Ho letto un’intervista a uno scrittore, vincitore di non ricordo quale premio letterario, giovane, bello, colto. A un certo punto gli viene chiesto perchè è celibe e lui risponde che è una scelta, ha deciso di dedicare la sua vita ai suoi ragazzi, agli studenti ai quali insegna in un liceo milanese. Le studentesse quando lo scoprono gli dicono “peccato, che spreco” (come se l’uomo senza una donna fosse sprecato) e i ragazzi gli chiedono “e una famiglia tutta sua?” (il solito stereotipo che se non hai qualcosa di tuo non sei).
Guardo la sua foto e vedo un volto di raro equilibrio interiore, gli occhi vivaci e gioiosi dicono che ama il mondo e tutte le cose e le persone che il suo sguardo incontra, che cosa potrebbe aggiungere una donna al suo fianco? Se ama il mondo è oltre gli amori di cui parlano tv, giornali e film.
Incuriosito compro il suo ultimo libro: “L’arte di essere fragili, come Leopardi può salvarti la vita”, una rivisitazione e riabilitazione del grande poeta diffamato dalla tradizione scolastica e ridotto per le nuove generazioni a uno “sfigato” (come dice un suo studente). E’ un libro che avrei voluto scrivere io, nelle pagine di questo giovane uomo di 39 anni mi ritrovo completamente, anzi lo avverto quasi come maestro come se fosse possibile che i nostri maestri siano quelli che ci seguono invece che quelli che ci precedono, paradossale e illogico ma forse rispondente a una specie di sovra-realtà.
Magnifici gli “esercizi di meraviglia” che fa fare ai suoi studenti per ampliare le percezioni sensoriali, così gli esercizi di “ulteriorità” per scoprire che cosa c’è oltre la superficie delle cose o la proclamazione pubblica nel parco delle proprie passioni.
A un certo punto immagina che Leopardi entri nella sua classe, che fa? Va alla finestra e contempla il cielo senza dire nulla, la cosa quasi mi commuove perché è proprio quello che faceva il mio insegnante-poeta al liceo, ogni lezione iniziava con cinque minuti di silenzio, mentre lui stava alla finestra a guardare le nuvole.
Il giovane scrittore ha una passione eroica da realizzare e intende che la propria missione sia risvegliare negli adolescenti il “rapimento” che porta a scoprire la destinazione di una vita. Ed è felice di farlo, non ha niente dei vecchi “missionari” che mostravano sacrificio e pena, lui irradia felicità.
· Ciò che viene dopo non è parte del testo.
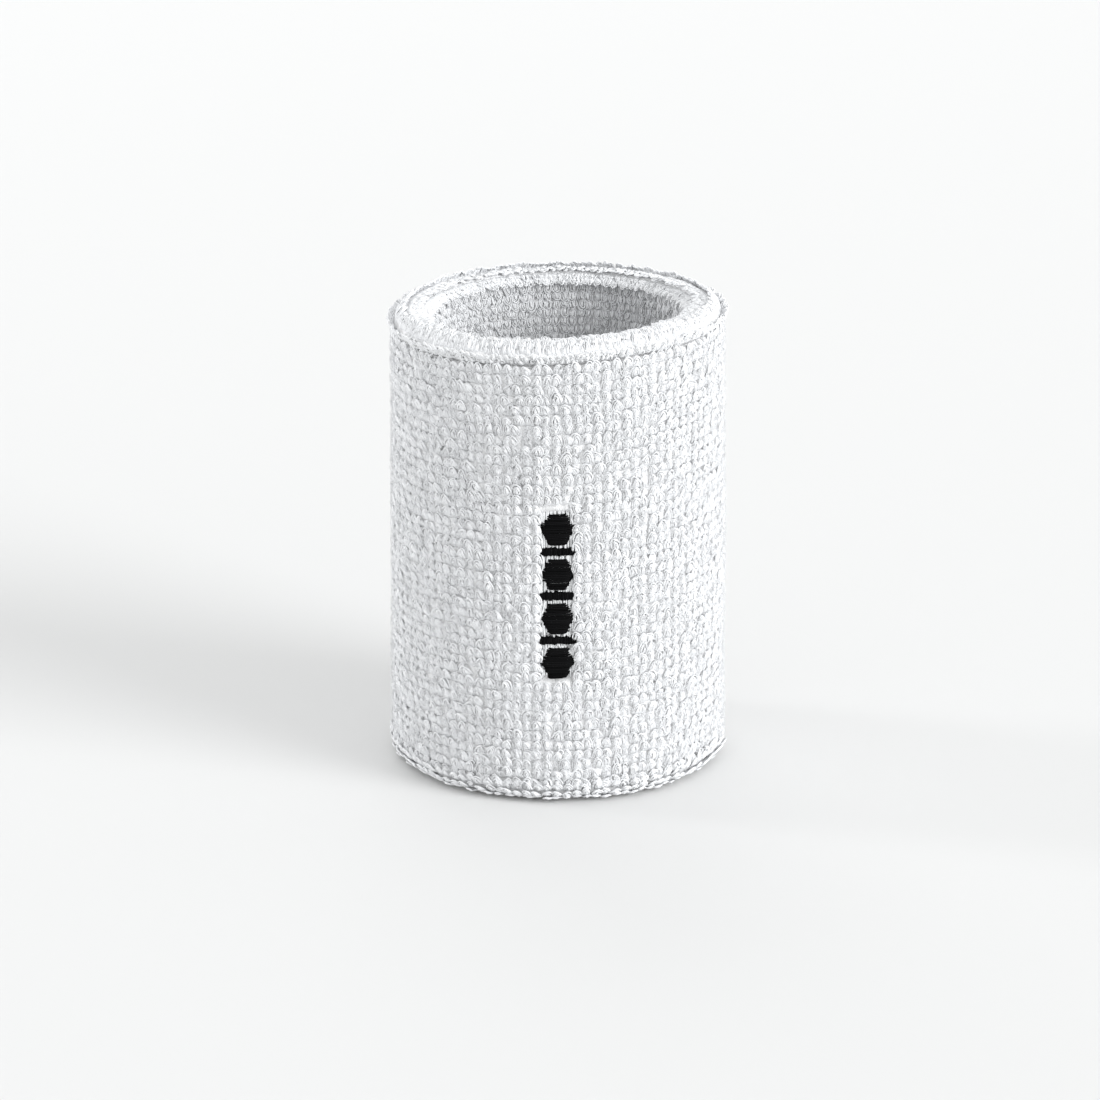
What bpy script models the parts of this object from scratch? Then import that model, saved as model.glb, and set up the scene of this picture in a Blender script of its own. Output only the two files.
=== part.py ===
"""Terry sweat wristband: a double layer of elastic terry knit, turned in on itself and seamed under the top edge.

Units are metres, +Z is up, and the origin is the centre of the ring that the band stands on.
The front of the band, with the embroidered mark, faces -Y.
"""

import math

import bpy

# Driving dimensions
HEIGHT = 0.080
OUTER_RADIUS = 0.0283
GAP = 0.0003  # left between neighbouring layers

# How the soft band sits out of true: the top edge leans and twists, and the foot is a little wider
RISE_RIGHT = 0.00084
RISE_FRONT = 0.00074
TWIST = 0.00064
FLARE = 0.00025

# Thickness of each layer, from the outside in
OUTER_PILE = 0.0012
GROUND = 0.0004
ELASTIC = 0.00035
BACKING = 0.00015
BOBBIN = 0.00015
INNER_PILE = 0.0008

# Edges and the closing seam
ROLL_HEIGHT = 0.0026
ROLL_WIDTH = 0.0059
FOLD_HEIGHT = 0.0034
FOLD_CORNER_OUT = 0.0028
FOLD_CORNER_IN = 0.0012
SEAM_GROOVE = 0.0009
SEAM_THREAD = 0.00025

# Embroidered mark: a column of lozenges with a bar between each pair
MARK_HEIGHT = 0.0288
MARK_WIDTH = 0.0062
MARK_CENTRE = 0.0366
LOZENGES = 4
BAR_HEIGHT = 0.0013
MARK_GAP = 0.0005
MARK_THICKNESS = 0.00035
UNDERLAY_THICKNESS = 0.0002
UNDERLAY_MARGIN = 0.0006
PATCH_CORNER = 0.0010

# Smoothness
SEGMENTS = 72
YARN_TURNS = 6
YARN_SEGMENTS = 28
THREAD_SIDES = 6
CORNER_STEPS = 4
ROLL_STEPS = 11

# Radii worked out from the layers above, each pair (inner, outer)
PILE_OUT = (OUTER_RADIUS - OUTER_PILE, OUTER_RADIUS)
GROUND_OUT = (PILE_OUT[0] - GAP - GROUND, PILE_OUT[0] - GAP)
# A yarn is straight between its points, so its coil dips inwards by this much.
YARN_DIP = GROUND_OUT[0] * (1 - math.cos(math.pi / YARN_SEGMENTS))
YARN_OUT_RADIUS = GROUND_OUT[0] - GAP - ELASTIC / 2
BACKING_OUTSIDE = YARN_OUT_RADIUS - ELASTIC / 2 - YARN_DIP - GAP
BACKING_RADII = (BACKING_OUTSIDE - BACKING, BACKING_OUTSIDE)
BOBBIN_RADII = (BACKING_RADII[0] - GAP - BOBBIN, BACKING_RADII[0] - GAP)
YARN_IN_RADIUS = BOBBIN_RADII[0] - GAP - ELASTIC / 2
GROUND_IN_OUTSIDE = YARN_IN_RADIUS - ELASTIC / 2 - YARN_DIP - GAP
GROUND_IN = (GROUND_IN_OUTSIDE - GROUND, GROUND_IN_OUTSIDE)
PILE_IN = (GROUND_IN[0] - GAP - INNER_PILE, GROUND_IN[0] - GAP)
UNDERLAY_RADII = (GROUND_OUT[1] + GAP, GROUND_OUT[1] + GAP + UNDERLAY_THICKNESS)
MARK_RADII = (UNDERLAY_RADII[1] + GAP, UNDERLAY_RADII[1] + GAP + MARK_THICKNESS)

# Heights
ROLL_BASE = HEIGHT - ROLL_HEIGHT
LAYER_FOOT = FOLD_HEIGHT + GAP
LAYER_TOP = ROLL_BASE - GAP
PILE_TOP = ROLL_BASE - SEAM_GROOVE
UNDERLAY_WIDTH = MARK_WIDTH + 2 * UNDERLAY_MARGIN
UNDERLAY_HEIGHT = MARK_HEIGHT + 2 * UNDERLAY_MARGIN
LOZENGE_HEIGHT = (MARK_HEIGHT - (LOZENGES - 1) * (BAR_HEIGHT + 2 * MARK_GAP)) / LOZENGES


def clear_scene():
    """Remove whatever the file opened with."""
    for thing in list(bpy.data.objects):
        bpy.data.objects.remove(thing)


def new_collection(name):
    """A collection linked to the scene."""
    collection = bpy.data.collections.new(name)
    bpy.context.scene.collection.children.link(collection)
    return collection


def new_material(name, colour, roughness):
    """A plain Principled material."""
    material = bpy.data.materials.new(name)
    material.use_nodes = True
    shader = material.node_tree.nodes["Principled BSDF"]
    shader.inputs["Base Color"].default_value = (*colour, 1)
    shader.inputs["Roughness"].default_value = roughness
    return material


def add_object(name, data, collection):
    """An object holding the given mesh, curve or lattice."""
    thing = bpy.data.objects.new(name, data)
    collection.objects.link(thing)
    return thing


def leaning_cage():
    """A box cage round the band, which gives every layer the same lean, twist and flare."""
    data = bpy.data.lattices.new("leaning_cage")
    data.points_u = data.points_v = data.points_w = 2
    data.interpolation_type_u = data.interpolation_type_v = data.interpolation_type_w = "KEY_LINEAR"
    for point in data.points:
        right, back, up = (math.copysign(1, side) for side in point.co)
        spread = 1 - up * FLARE / OUTER_RADIUS
        rise = 0
        if up > 0:
            rise = right * RISE_RIGHT - back * RISE_FRONT - right * back * TWIST
        across, along, height = point.co
        point.co_deform = (across * spread, along * spread, height + rise / HEIGHT)
    cage = add_object("leaning_cage", data, parts)
    cage.location = (0, 0, HEIGHT / 2)
    cage.scale = (2 * OUTER_RADIUS, 2 * OUTER_RADIUS, HEIGHT)
    return cage


def lean(piece):
    """Deform the piece with the rest of the band."""
    follow = piece.modifiers.new("lean", "LATTICE")
    follow.object = cage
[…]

C’è sempre qualcuno che dice che è felice chi ha “le condizioni per esserlo” e allora vado con il pensiero a quella grande scrittrice ebrea che, chiusa in un lager, raccontava nel suo diario che ogni giorno si dedicava alla contemplazione di un filo d’erba, si un solo filo d’erba, e provava una sensazione di beatitudine e di felicità. Un filo d’erba! Forse è a questi esseri che pensava Gesù quando diceva che il regno di Dio è giunto, è tra noi, basta aprire gli occhi e vederlo.
Il libro è una grande consolazione, mostra che è in formazione una generazione di uomini appassionati ed “eroici” che stanno fuori dalle consuete rappresentazioni mediatiche stereotipate con i quadretti familiari, con le foto di lui e di lei, con le solite parole d’amore consumate e ormai unte dall’uso.
Incontro sempre più frequentemente uomini e donne (non della mia generazione, ma di quella degli attuali trentenni e quarantenni) che hanno deciso di vivere per qualcosa che va oltre quello che hanno ereditato dalle precedenti generazioni e oltre le abitudini familiste, soli perché in realtà a tutto collegati, in tutto coinvolti, soli perché sentono e percepiscono tutto. Quando li sento parlare mi imbatto in parole colme di senso, spesso sofferte, ma sempre liberate dalle banalità, parole che lasciano respirare.
Nel libro Leopardi appare finalmente in tutta la sua straordinaria grandezza, un corpo fragile e compresso alla ricerca disperata di parole per respirare. E’ vero, può salvarci, perché oggi abbiamo tutti bisogno di sentirci dire che ciascuno di noi è nato per avere “una grande esperienza di sé”.